:: Supplied material ::

▼

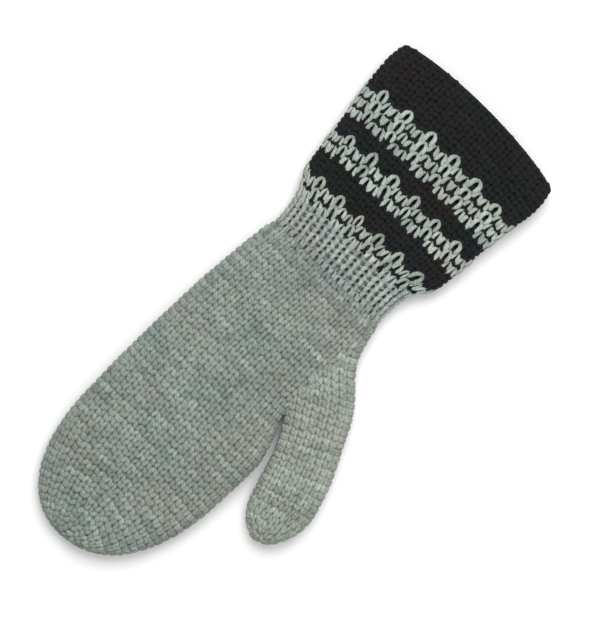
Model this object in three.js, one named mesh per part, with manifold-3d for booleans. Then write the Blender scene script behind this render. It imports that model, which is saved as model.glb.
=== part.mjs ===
// A hand-knitted mitten with a long flared cuff, lying flat with its thumb at the side.
// Millimetres. The tip of the hand points to -Y and the mouth of the cuff to +Y, the thumb is on
// the +X side, and +Z is up. The origin is on the surface it rests on, under the middle of its box.
import * as THREE from "three";
import { mergeVertices } from "three/addons/utils/BufferGeometryUtils.js";
import Module from "manifold-3d";

const wasm = await Module();
wasm.setup();

// Driving dimensions
const LENGTH = 320; // tip of the hand to the mouth of the cuff
const HAND_LENGTH = 196; // tip of the hand to the rib
const RIB_LENGTH = 29;
const KNIT_WALL = 3; // one layer of plain knitting
const CUFF_WALL = 3.8; // stranded knitting carries a second yarn behind
const GAP = 0.3; // clearance between neighbouring pieces

// Rib of the wrist: each rib is one knit and one purl stitch wide
const RIB_COUNT = 21;
const RIB_DEPTH = 1.7;
const RIB_WALL = 3;

// Closed end of the hand
const TIP_X = -19;
const TIP_LENGTH_LITTLE = 70; // from the tip to where the little finger's side is full width
const TIP_LENGTH_THUMB = 78; // the same on the thumb's side
const TIP_SQUARENESS = 2.25; // 2 is an ellipse, more is squarer
const TIP_ROUND = 15; // length over which the thickness rounds off to nothing

// Closed end of the thumb
const THUMB_TIP = { x: 60.4, fromTip: 71.6 };
const THUMB_TIP_SQUARENESS = 1.85;
const THUMB_TIP_ROUND = 0.5; // share of the end over which its thickness rounds off
const THUMB_TIP_THICK = 15;

// Mouth of the cuff: its edge is bowed outwards between the corners, and its lip is rounded
const MOUTH_BOW = 4.8;
const LIP = 1.2;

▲

:: Requirements ::
Your task is to repeat the data exactly, with nothing left out.

:: Full output ::
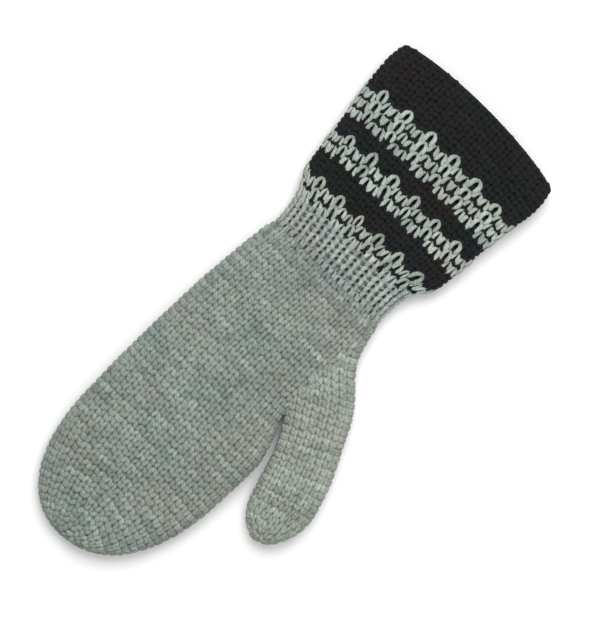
Model this object in three.js, one named mesh per part, with manifold-3d for booleans. Then write the Blender scene script behind this render. It imports that model, which is saved as model.glb.
=== part.mjs ===
// A hand-knitted mitten with a long flared cuff, lying flat with its thumb at the side.
// Millimetres. The tip of the hand points to -Y and the mouth of the cuff to +Y, the thumb is on
// the +X side, and +Z is up. The origin is on the surface it rests on, under the middle of its box.
import * as THREE from "three";
import { mergeVertices } from "three/addons/utils/BufferGeometryUtils.js";
import Module from "manifold-3d";

const wasm = await Module();
wasm.setup();

// Driving dimensions
const LENGTH = 320; // tip of the hand to the mouth of the cuff
const HAND_LENGTH = 196; // tip of the hand to the rib
const RIB_LENGTH = 29;
const KNIT_WALL = 3; // one layer of plain knitting
const CUFF_WALL = 3.8; // stranded knitting carries a second yarn behind
const GAP = 0.3; // clearance between neighbouring pieces

// Rib of the wrist: each rib is one knit and one purl stitch wide
const RIB_COUNT = 21;
const RIB_DEPTH = 1.7;
const RIB_WALL = 3;

// Closed end of the hand
const TIP_X = -19;
const TIP_LENGTH_LITTLE = 70; // from the tip to where the little finger's side is full width
const TIP_LENGTH_THUMB = 78; // the same on the thumb's side
const TIP_SQUARENESS = 2.25; // 2 is an ellipse, more is squarer
const TIP_ROUND = 15; // length over which the thickness rounds off to nothing

// Closed end of the thumb
const THUMB_TIP = { x: 60.4, fromTip: 71.6 };
const THUMB_TIP_SQUARENESS = 1.85;
const THUMB_TIP_ROUND = 0.5; // share of the end over which its thickness rounds off
const THUMB_TIP_THICK = 15;

// Mouth of the cuff: its edge is bowed outwards between the corners, and its lip is rounded
const MOUTH_BOW = 4.8;
const LIP = 1.2;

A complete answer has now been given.